(GIVEN INFORMATION):
________________________
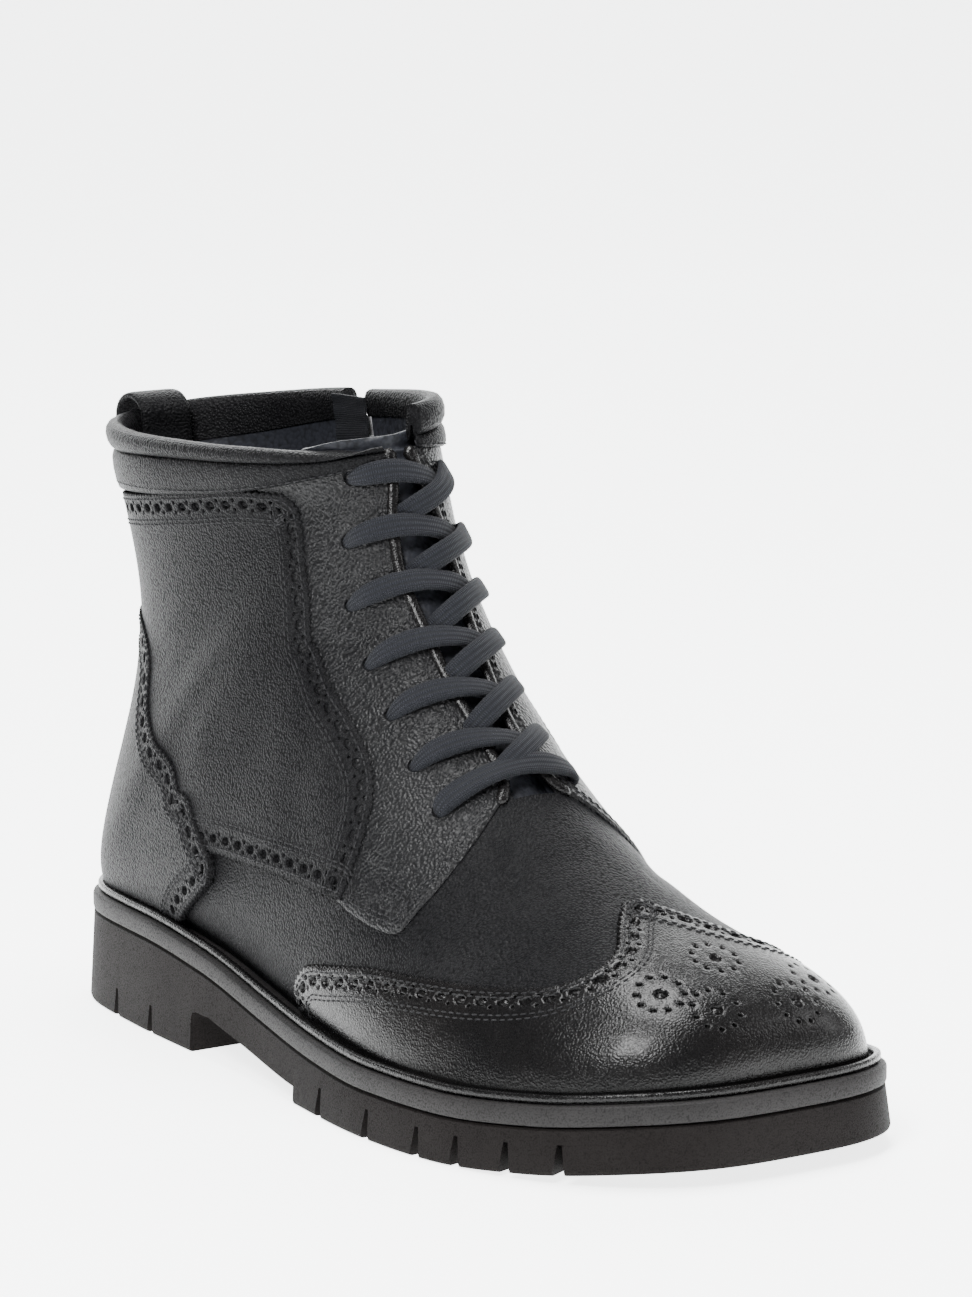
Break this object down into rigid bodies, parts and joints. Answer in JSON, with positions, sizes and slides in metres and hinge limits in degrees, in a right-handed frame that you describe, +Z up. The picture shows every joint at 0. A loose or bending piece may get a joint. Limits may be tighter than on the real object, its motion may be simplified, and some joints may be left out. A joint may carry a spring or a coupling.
{
  "type": "ankle boot",
  "caption": "Right ankle boot, hollow, with a wing cap, brogue panels, laced throat, inner side zip with a hanging pull, and a lugged rubber sole with a heel.",
  "frame": {"origin": "centre of the boot's box on the ground under its sole", "axes": "toe towards -Y, heel towards +Y, inner side of the foot towards +X, outer side towards -X, +Z up"},
  "size_m": [0.1265, 0.3065, 0.1938],
  "materials": {
    "black_leather": "polished smooth leather with soft creases",
    "grained_leather": "pebbled leather, half gloss",
    "glossy_leather": "burnished leather, high gloss",
    "lining_leather": "soft dark lining leather, half matt",
    "sole_rubber": "matt moulded rubber",
    "ledge_rubber": "satin moulded rubber",
    "waxed_cotton": "flat woven waxed cotton",
    "dark_steel": "dark plated metal, satin"
  },
  "bodies": {
    "boot": {"upper": "black_leather", "counter": "black_leather", "rear_quarter_inner": "black_leather", "rear_quarter_outer": "black_leather", "cuff": "black_leather", "cuff_front": "black_leather", "collar_roll": "black_leather", "collar_roll_front": "black_leather", "pull_loop": "black_leather", "facing_inner": "grained_leather", "facing_outer": "grained_leather", "toe_cap": "glossy_leather", "welt": "glossy_leather", "outsole": "sole_rubber", "midsole": "ledge_rubber", "insole": "lining_leather", "tongue": "lining_leather", "lace_bar": "waxed_cotton", "lace_cross_1": "waxed_cotton", "lace_cross_2": "waxed_cotton", "lace_cross_3": "waxed_cotton", "lace_cross_4": "waxed_cotton", "lace_cross_5": "waxed_cotton", "lace_cross_6": "waxed_cotton", "zip_tape": "waxed_cotton", "zip_slider": "dark_steel"},
    "zip_pull": {"zip_pull": "dark_steel"}
  },
  "joints": [
    {"name": "zip_pull_hinge", "type": "hinge", "parent": "boot", "child": "zip_pull", "pos_m": [0.03127, 0.08252, 0.17585], "axis": [0.0204, -0.9811, 0.1925], "range_deg": [0, 150]}
  ]
}
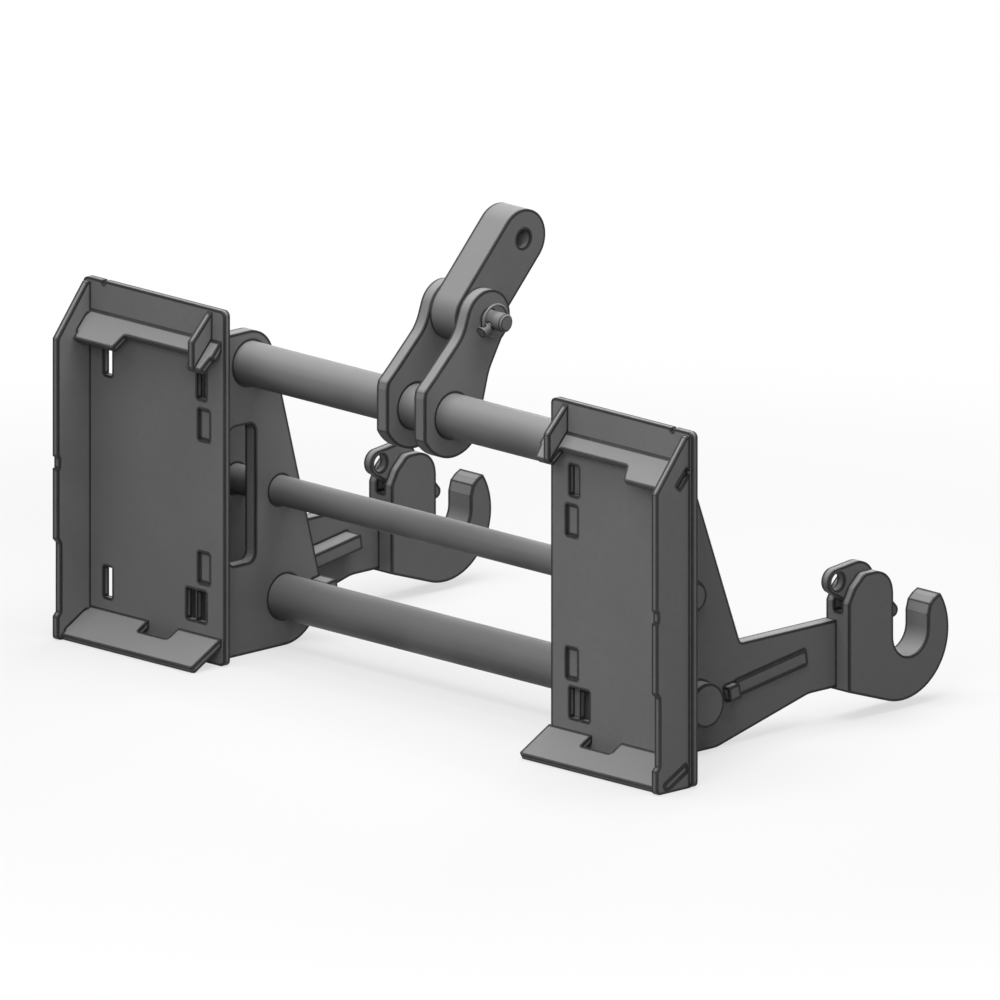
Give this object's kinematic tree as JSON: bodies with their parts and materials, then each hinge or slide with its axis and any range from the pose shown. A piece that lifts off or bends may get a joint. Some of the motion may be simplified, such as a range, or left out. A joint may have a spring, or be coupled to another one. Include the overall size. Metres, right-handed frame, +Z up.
{
  "type": "three-point adapter frame",
  "caption": "Welded adapter frame that hangs on a loader's quick coupler and carries a three-point implement on latched lower hooks and a swinging top link.",
  "frame": {"origin": "middle of the footprint, at the underside of the coupler plates", "axes": "+X across the frame to the right, +Y from the coupler plates to the hooks, +Z up"},
  "size_m": [1.164, 0.641, 0.6497],
  "materials": {
    "grey_paint": "satin grey paint on cut steel plate",
    "bare_steel": "dull turned steel"
  },
  "bodies": {
    "frame": {"left_coupler_plate": "grey_paint", "right_coupler_plate": "grey_paint", "left_side_flange": "grey_paint", "right_side_flange": "grey_paint", "left_top_lip": "grey_paint", "right_top_lip": "grey_paint", "left_bottom_lip": "grey_paint", "right_bottom_lip": "grey_paint", "left_top_gusset": "grey_paint", "right_top_gusset": "grey_paint", "left_inner_cheek": "grey_paint", "right_inner_cheek": "grey_paint", "left_arm_plate": "grey_paint", "right_arm_plate": "grey_paint", "left_arm_brace": "grey_paint", "right_arm_brace": "grey_paint", "left_key_bar": "grey_paint", "right_key_bar": "grey_paint", "left_hook": "grey_paint", "right_hook": "grey_paint", "left_latch_pin": "bare_steel", "right_latch_pin": "bare_steel", "left_latch_spring": "bare_steel", "right_latch_spring": "bare_steel", "left_link_ear": "grey_paint", "right_link_ear": "grey_paint", "top_bar": "bare_steel", "middle_bar": "bare_steel", "bottom_bar": "bare_steel", "link_pin": "bare_steel", "linch_pin": "bare_steel"},
    "top_link": {"top_link": "grey_paint"},
    "left_latch": {"left_latch": "grey_paint"},
    "right_latch": {"right_latch": "grey_paint"},
    "linch_ring": {"linch_ring": "bare_steel"}
  },
  "joints": [
    {"name": "top_link_tilt", "type": "hinge", "parent": "frame", "child": "top_link", "pos_m": [0, -0.1175, 0.519], "axis": [1, 0, 0], "range_deg": [-133, 160]},
    {"name": "left_latch_open", "type": "hinge", "parent": "frame", "child": "left_latch", "pos_m": [-0.425, 0.1851, 0.164], "axis": [1, 0, 0], "range_deg": [-35, 0], "stiffness_Nm_per_rad": 1.5, "springref_deg": 28.65},
    {"name": "right_latch_open", "type": "hinge", "parent": "frame", "child": "right_latch", "pos_m": [0.449, 0.1851, 0.164], "axis": [1, 0, 0], "range_deg": [-35, 0], "stiffness_Nm_per_rad": 1.5, "springref_deg": 28.65},
    {"name": "linch_ring_swing", "type": "hinge", "parent": "frame", "child": "linch_ring", "pos_m": [0.05985, -0.13867, 0.51001], "axis": [0, 0.3907, -0.9205], "range_deg": [0, 150], "stiffness_Nm_per_rad": 0.05, "springref_deg": -17.19}
  ]
}
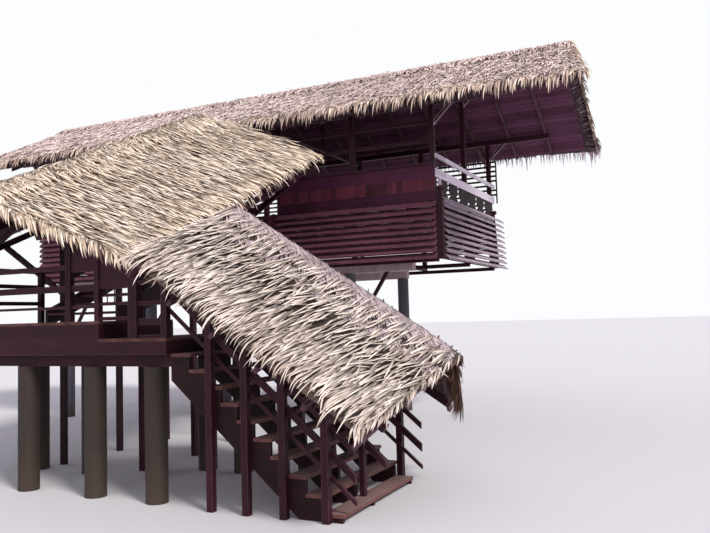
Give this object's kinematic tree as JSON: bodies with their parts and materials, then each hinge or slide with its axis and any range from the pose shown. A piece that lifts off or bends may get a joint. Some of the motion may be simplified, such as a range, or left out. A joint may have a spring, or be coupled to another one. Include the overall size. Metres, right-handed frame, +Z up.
{
  "type": "stilt house",
  "caption": "Timber pavilion on round columns under a long thatched gable roof, reached by two thatch-roofed flights of steps and a railed landing.",
  "frame": {"origin": "centre of the foot of the near column closest to the front wall, on the level ground", "axes": "+X along the main ridge towards the slatted front, +Y from the near long wall to the far one, +Z up"},
  "size_m": [16.84, 13.6861, 8.9299],
  "materials": {
    "dark_timber": "dark reddish-brown stain, satin",
    "wall_boards": "reddish-brown stained boards",
    "slat_timber": "reddish-brown stained slats",
    "pale_painted_timber": "pale lilac paint, chalky",
    "floor_timber": "worn stained boards",
    "soffit_timber": "stained boards",
    "column_concrete": "grey painted concrete",
    "pier_concrete": "weathered brown-grey concrete",
    "thatch": "dry palm leaf thatch",
    "ridge_thatch": "dry palm leaf ridge cap"
  },
  "bodies": {
    "root": {"round_columns": "column_concrete", "concrete_beams": "column_concrete", "lower_frame": "dark_timber", "column_braces": "dark_timber", "wall_posts": "dark_timber", "ridge_posts": "dark_timber", "floor_frame": "dark_timber", "floor_boards": "floor_timber", "near_wall_boards": "wall_boards", "near_wall_sill": "wall_boards", "near_wall_rails": "dark_timber", "side_skirt_slats": "slat_timber", "front_skirt_slats": "slat_timber", "front_stub_posts": "dark_timber", "front_rails": "pale_painted_timber", "front_cutout_balusters": "wall_boards", "far_side_bars": "dark_timber", "back_wall_boards": "wall_boards", "wall_plates": "dark_timber", "ridge_beam": "dark_timber", "roof_rafters": "dark_timber", "soffit_boards": "soffit_timber", "knee_braces": "dark_timber", "main_thatch": "thatch", "ridge_caps": "ridge_thatch", "upper_flight_strings": "dark_timber", "upper_flight_treads": "floor_timber", "upper_flight_posts": "dark_timber", "upper_flight_rails": "dark_timber", "flight_roof_beams": "dark_timber", "flight_rafters": "dark_timber", "flight_roof_struts": "dark_timber", "flight_thatch": "thatch", "landing_piers": "pier_concrete", "landing_frame": "dark_timber", "landing_floor": "floor_timber", "landing_posts": "dark_timber", "landing_rails": "wall_boards", "lower_flight_strings": "dark_timber", "lower_flight_treads": "floor_timber", "lower_flight_posts": "dark_timber", "lower_flight_rails": "dark_timber", "stair_roof_beams": "dark_timber", "stair_rafters": "dark_timber", "stair_thatch": "thatch"}
  },
  "joints": []
}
________________________
(WHAT YOU ARE ASKED TO DO): Where a line of the material above holds the string "joints", copy that line.

(THE ANSWER):
Break this object down into rigid bodies, parts and joints. Answer in JSON, with positions, sizes and slides in metres and hinge limits in degrees, in a right-handed frame that you describe, +Z up. The picture shows every joint at 0. A loose or bending piece may get a joint. Limits may be tighter than on the real object, its motion may be simplified, and some joints may be left out. A joint may carry a spring or a coupling.
  "joints": [
  "joints": [
  "joints": []